An integrated boundary approach for colloidal suspensions simulated using smoothed dissipative particle dynamics

Abstract

In particle-based continuum solvers such as smoothed particle hydrodynamics (SPH) and smoothed dissipative particle dynamics (SDPD), one of the most significant challenges is the treatment of solid boundaries like walls and colloidal particles, whose presence leads to a truncation of the integral approximation, and hence, error in the numerical solution. In this work, we describe an integrated boundary framework for modeling colloidal suspensions composed of rigid spherical particles.
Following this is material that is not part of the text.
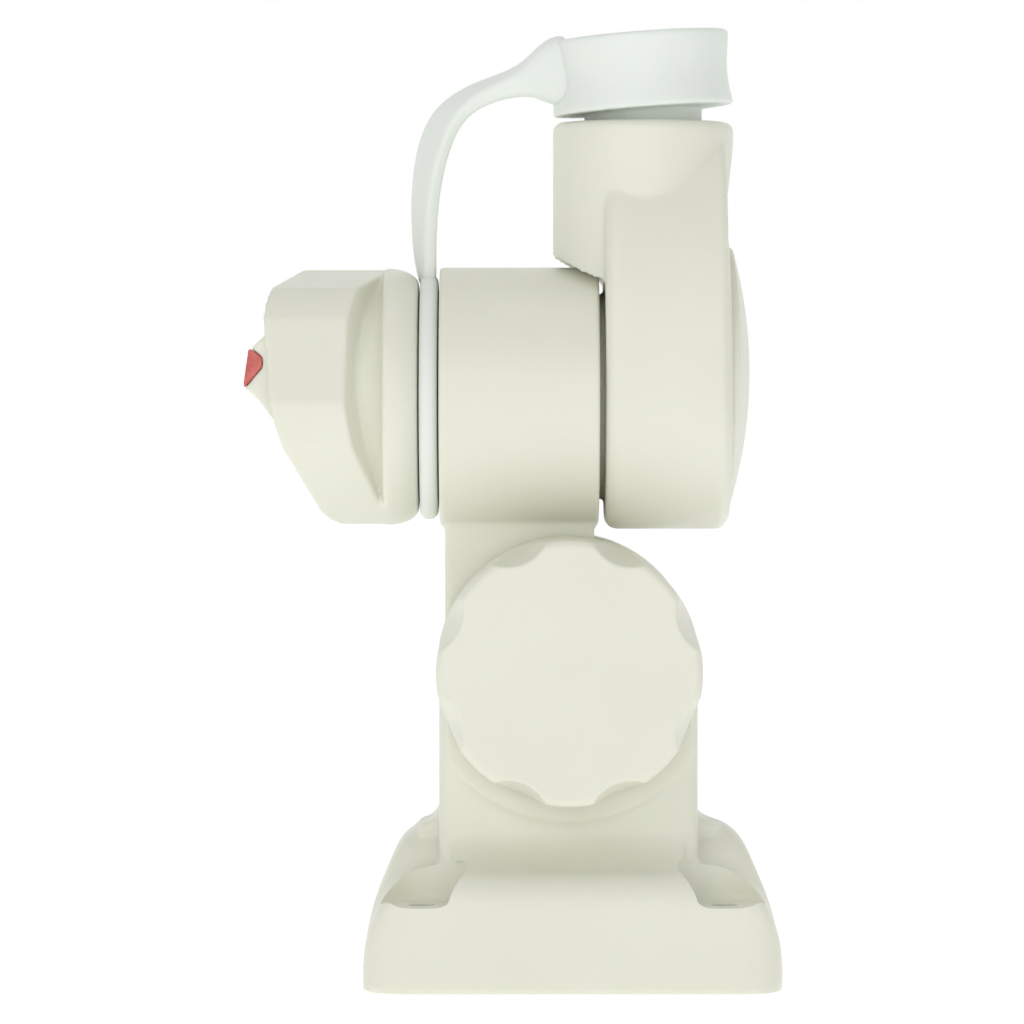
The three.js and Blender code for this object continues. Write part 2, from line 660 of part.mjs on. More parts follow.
function makeCover() {
  const from = coverSeat + GAP;
  const reach = headRise;
  const profile = [[0, from], [reach, from]];
  const rings = 10;
  for (let i = 0; i <= rings; i++) {
    const radius = reach * (1 - i / rings);
    const drop = COVER_DOME_RADIUS - Math.sqrt(COVER_DOME_RADIUS ** 2 - radius ** 2);
    profile.push([radius, Math.max(coverTop - drop, from)]);
  }
  return turned('x', profile, 0, swivelHeight + COVER_PEAK_RISE, 32)
    .intersect(slab('x', coverOutline(GAP), from, coverTop + 1, 14))
    .subtract(slab('x', coverOutline(GAP + COVER_WALL), from - 1, rimFace - COVER_WALL / 2, 10));
}

// ---- Clamp handle

// Everything beyond a plane parallel to the handle's sloping face, on its +X or -X side
function beyondSlope(faceX, side, slopeZ) {
  const far = 3 * handleRadius;
  const geometry = new THREE.BoxGeometry(far, 2 * far, 2 * far);
  geometry.translate(side * far / 2, 0, 0);
  const place = geometry.attributes.position;
  for (let i = 0; i < place.count; i++) {
    const lean = HANDLE_SLOPE_Y * place.getY(i) + slopeZ * place.getZ(i);
    place.setX(i, place.getX(i) + lean);
  }
  geometry.translate(faceX, 0, swivelHeight);
  return solid(geometry);
}

function pointerOutline() {
  const z = pointerHeight;
  const side = HANDLE_FACE_X + HANDLE_SLOPE_Y * POINTER_FROM_Y;
  return outlineOf([
    [HANDLE_FACE_X, z + POINTER_FOOT],
    [HANDLE_FACE_X, z + POINTER_TOP],
    [side, z + POINTER_TOP, 1],
    [pointerTip + 1, z + POINTER_BROW, 0.5],
    [pointerTip, z + POINTER_TIP_DROP, 0.5],
    [side - 1, z + POINTER_CHIN, 1],
    [side, z + POINTER_FOOT],
  ]);
}

function lensOutline(inset) {
  const z = pointerHeight;
  const front = pointerTip - POINTER_RISE;
  const top = z + POINTER_BROW - inset;
  const back = pointerTip + LENS_DEPTH - inset;
  const low = z + POINTER_TIP_DROP + 1.5 * inset;
  return outlineOf([
    [front, top],
    [pointerTip + LENS_TOP_DEPTH - inset / 2, top],
    [back, top - LENS_SLANT],
    [back, top - 2 * LENS_SLANT + inset],
    [pointerTip + GAP, low],
    [front, low],
  ]);
}

function makeNose() {
  return slab('y', pointerOutline(), POINTER_FROM_Y, POINTER_TO_Y)
    .subtract(slab('y', lensOutline(0), POINTER_FROM_Y - 1, POINTER_TO_Y - LENS_BACK_WALL));
}

function makeLens() {
  return slab('y', pointerOutline(), POINTER_FROM_Y, POINTER_TO_Y)
    .intersect(slab('y', lensOutline(GAP), POINTER_FROM_Y, POINTER_TO_Y - LENS_BACK_WALL - GAP));
}

function gripOutline() {
  const corners = [];
  for (let i = 0; i < 6; i++) {
    const turn = degrees(GRIP_TURN + i * 60);
    const y = -gripRadius * Math.cos(turn);
    corners.push([y, swivelHeight + gripRadius * Math.sin(turn)]);
  }
  return outlineOf(corners);
}

function makeHandle() {
  const round = HANDLE_DISC_ROUND;
  const far = HANDLE_FACE_X - handleRadius;
  // The disc and the recess's floor behind it, in one turned shape
  const core = turned('x', [
    [0, far],
    [hubRadius, far],
    [hubRadius, discOuter - HANDLE_HUB_INSET],
    [hubRadius + HANDLE_HUB_FLARE, discOuter - HANDLE_HUB_FLARE],
    [handleRadius - HANDLE_HUB_FLARE, discOuter],
    [handleRadius, discOuter + HANDLE_HUB_FLARE],
    [handleRadius, discInner - round],
    [handleRadius - round * EDGE_CUT, discInner - round * EDGE_CUT],
    [handleRadius - round, discInner],
    [0, discInner],
  ], 0, swivelHeight, 36);
  const grip = slab('x', gripOutline(), far, discOuter + HANDLE_HUB_FLARE)
    .intersect(rod('x', handleRadius, far, 0, 0, swivelHeight, 36));
  const recess = beyondSlope(HANDLE_FACE_X + GRIP_THICKNESS, 1, GRIP_BACK_SLOPE_Z)
    .intersect(block([far, -gripRadius - 1, 0], [0, gripRadius, 2 * swivelHeight]));
  const insertEnd = handlePocket - HANDLE_INSERT_LENGTH - 2 * GAP;
  return grip
    .subtract(recess)
    .add(core)
    .subtract(beyondSlope(HANDLE_FACE_X, -1, HANDLE_SLOPE_Z))
    .add(makeNose())
    .subtract(rod('x', THRUST_RADIUS + GAP, handlePocket, 0, 0, swivelHeight))
    .subtract(slab('x', hexagon(INSERT_ACROSS + 2 * GAP, 0, swivelHeight), insertEnd, 0));
}

function makeHandleInsert() {
  const to = handlePocket - GAP;
  const from = to - HANDLE_INSERT_LENGTH;
  return slab('x', hexagon(INSERT_ACROSS, 0, swivelHeight), from, to)
    .subtract(rod('x', hingeBore, from - 1, to + 1, 0, swivelHeight, 16));
}

function makeThrustWasher() {
  const from = thrustFace - THRUST_THICKNESS;
  return rod('x', THRUST_RADIUS, from, thrustFace, 0, swivelHeight)
    .subtract(rod('x', hingeBore, from - 1, thrustFace + 1, 0, swivelHeight, 16));
}

// ---- Plug, strap and ring

function makeTetherRing() {
  const edge = TETHER_RING_THICKNESS / 3;
  return turned('x', [
    [0, tetherLeft],
    [tetherRadius - edge, tetherLeft],
    [tetherRadius, tetherLeft + edge],
    [tetherRadius, tetherRight - edge],
    [tetherRadius - edge, tetherRight],
    [0, tetherRight],
  ], 0, swivelHeight, 36)
    .subtract(rod('x', HUB_RADIUS + RUNNING_GAP, tetherLeft - 1, tetherRight + 1, 0, swivelHeight));
}

function makeStrap() {
  const foot = swivelHeight + tetherRadius + GAP;
  const x = (tetherLeft + tetherRight) / 2;
  const capMiddle = capBottom + CAP_HEIGHT / 2;
  const capLeft = socketX - capRadius - 1;
  const route = new THREE.CatmullRomCurve3([
    new THREE.Vector3(x, 0, foot),
    ...STRAP_RISES.map(([right, up]) => new THREE.Vector3(x + right, 0, foot + up)),
    new THREE.Vector3(x + STRAP_BEND_RIGHT, 0, capMiddle - STRAP_SLOPE_DROP),
    new THREE.Vector3(capLeft - STRAP_RUN, 0, capMiddle - STRAP_SLOPE_DROP / 2),
    new THREE.Vector3(capLeft, 0, capMiddle - STRAP_END_DROP),
  ]);
  const section = rectangle(STRAP_WIDTH / 2, STRAP_THICKNESS / 2, STRAP_THICKNESS / 4);
  return solid(new THREE.ExtrudeGeometry(section, {
    steps: 16,
    curveSegments: 1,
    bevelEnabled: false,
    extrudePath: route,
  }));
}

function makePlug() {
  const neckBottom = socketTop - NECK_DEPTH;
  const neckTop = capBottom + CAP_HEIGHT / 2;
  const profile = [
    [0, 0],
    [capRadius, 0],
    [capRadius - CAP_WAIST, CAP_HEIGHT * CAP_WAIST_SHARE],
    [capRadius, CAP_HEIGHT - CAP_EDGE],
    [capRadius - CAP_EDGE, CAP_HEIGHT],
    [0, CAP_HEIGHT],
  ];
  const cap = new THREE.LatheGeometry(profile.map(([radius, up]) => new THREE.Vector2(radius, up)), 40);
  cap.rotateX(Math.PI / 2);
  cap.rotateY(-degrees(CAP_TILT));
  cap.translate(socketX, 0, capBottom);
  const neck = turned('z', [
    [0, neckBottom],
    [plugNeckRadius - NECK_LEAD, neckBottom],
    [plugNeckRadius, neckBottom + NECK_LEAD],
    [plugNeckRadius, neckTop],
    [0, neckTop],
  ], socketX, 0, 28);
  return solid(cap).add(neck);
}

// ---- Materials

function plastic(color, roughness) {
  return new THREE.MeshStandardMaterial({ color, roughness, metalness: 0 });
}

function metal(color, roughness) {
  return new THREE.MeshStandardMaterial({ color, roughness, metalness: 1 });
}

const creamPlastic = () => plastic(0xe6e8da, 0.42);
const whiteRubber = () => plastic(0xeaf1ea, 0.5);
const redPlastic = () => plastic(0xcf5f55, 0.35);
const acetal = () => plastic(0xd9d9d0, 0.4);
const stainlessSteel = () => metal(0xb8babc, 0.3);
const brass = () => metal(0xb8954a, 0.35);

// ---- Assembly

const group = new THREE.Group();

function addPart(name, manifold, material) {
  const mesh = new THREE.Mesh(body(manifold), material);
  mesh.name = name;
  group.add(mesh);
}

addPart('pedestal', makePedestal(), creamPlastic());
addPart('hinge_bolt', makeHingeBolt(), stainlessSteel());
addPart('friction_ring_front', makeFrictionRing(-1), acetal());
addPart('friction_ring_rear', makeFrictionRing(1), acetal());
addPart('knob_washer', makeKnobWasher(), stainlessSteel());
addPart('tilt_knob', makeTiltKnob(), creamPlastic());
addPart('knob_insert', makeKnobInsert(), brass());
addPart('swivel_arm', makeArm(), creamPlastic());
addPart('spindle_bush', makeBush(), acetal());
addPart('clutch_ring_fixed', makeClutchRing(fixedRingBack, 1, 0), acetal());
addPart('clutch_ring_moving', makeClutchRing(movingRingBack, -1, Math.PI / CLUTCH_TEETH), acetal());
addPart('clutch_spring', makeSpring(), stainlessSteel());
addPart('socket_head', makeHead(), creamPlastic());
addPart('spindle', makeSpindle(), stainlessSteel());
addPart('head_cover', makeCover(), creamPlastic());
addPart('clamp_handle', makeHandle(), creamPlastic());
addPart('handle_insert', makeHandleInsert(), brass());
addPart('thrust_washer', makeThrustWasher(), stainlessSteel());
addPart('pointer_lens', makeLens(), redPlastic());
addPart('tether_ring', makeTetherRing(), whiteRubber());
addPart('tether_strap', makeStrap(), whiteRubber());
addPart('socket_plug', makePlug(), whiteRubber());

export default group;
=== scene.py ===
import json
import math

import bpy
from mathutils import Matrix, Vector


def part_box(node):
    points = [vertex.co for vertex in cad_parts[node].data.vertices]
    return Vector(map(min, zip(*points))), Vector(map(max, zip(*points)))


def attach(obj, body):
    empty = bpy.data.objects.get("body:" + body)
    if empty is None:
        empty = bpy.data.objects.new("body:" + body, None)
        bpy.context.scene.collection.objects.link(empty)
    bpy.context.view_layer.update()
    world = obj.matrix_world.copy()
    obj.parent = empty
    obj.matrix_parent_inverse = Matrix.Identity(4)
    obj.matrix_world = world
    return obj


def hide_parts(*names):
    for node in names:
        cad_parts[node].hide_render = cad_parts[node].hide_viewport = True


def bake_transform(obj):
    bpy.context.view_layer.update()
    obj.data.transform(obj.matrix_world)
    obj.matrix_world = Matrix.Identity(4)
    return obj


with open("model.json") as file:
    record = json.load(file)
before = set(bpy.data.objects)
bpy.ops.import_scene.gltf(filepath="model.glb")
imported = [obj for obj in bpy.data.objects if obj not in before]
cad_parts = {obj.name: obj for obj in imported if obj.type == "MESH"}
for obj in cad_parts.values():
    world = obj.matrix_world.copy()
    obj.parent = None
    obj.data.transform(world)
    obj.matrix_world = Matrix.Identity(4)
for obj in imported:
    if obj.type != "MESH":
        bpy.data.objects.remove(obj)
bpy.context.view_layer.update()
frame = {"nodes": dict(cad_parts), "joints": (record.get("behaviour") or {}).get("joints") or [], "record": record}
nodes = frame["nodes"]
joints = {j["name"]: j for j in frame["joints"]}
mm = 0.001
hingeZ = joints["arm_tilt"]["pos_m"][2]
swivelZ = joints["head_swivel"]["pos_m"][2]
far = 0.1  # past the object from its middle, for what cuts right through
aboveAll = 0.2
hair = 1e-6  # for picking what lies on a face
overlap = 0.001  # how deep joined pieces reach into each other
print("frame loaded,", len(nodes), "nodes")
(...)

The integral corresponding to the colloid's contribution is analytically evaluated, giving a simple and computationally inexpensive approach relative to conventional boundary particle techniques. We formulate a thermodynamically-consistent version of this top-down method for mesoscale simulations, in which the fluid exchanges momentum with the suspended particles due to thermal fluctuations, giving a framework for modeling the dynamics of colloids at arbitrary Reynolds and Péclet numbers. The resulting evolution equations are validated for a single colloidal particle in a fluid at constant temperature. This simple approach requires ∼Nc(ρ/m)Rc2 fewer pair force calculations relative to traditional boundary particle strategies, where Nc is the number of colloids in the system, Rc is the colloid radius, ρ is the colloid mass density, and m is the mass of the SDPD particles. In addition, the use of integrated boundaries removes the need for rigidbody constraint dynamics, giving an elegant and efficient basis for large-scale simulations of colloidal suspensions that is general and does not make any physical assumptions about the flow.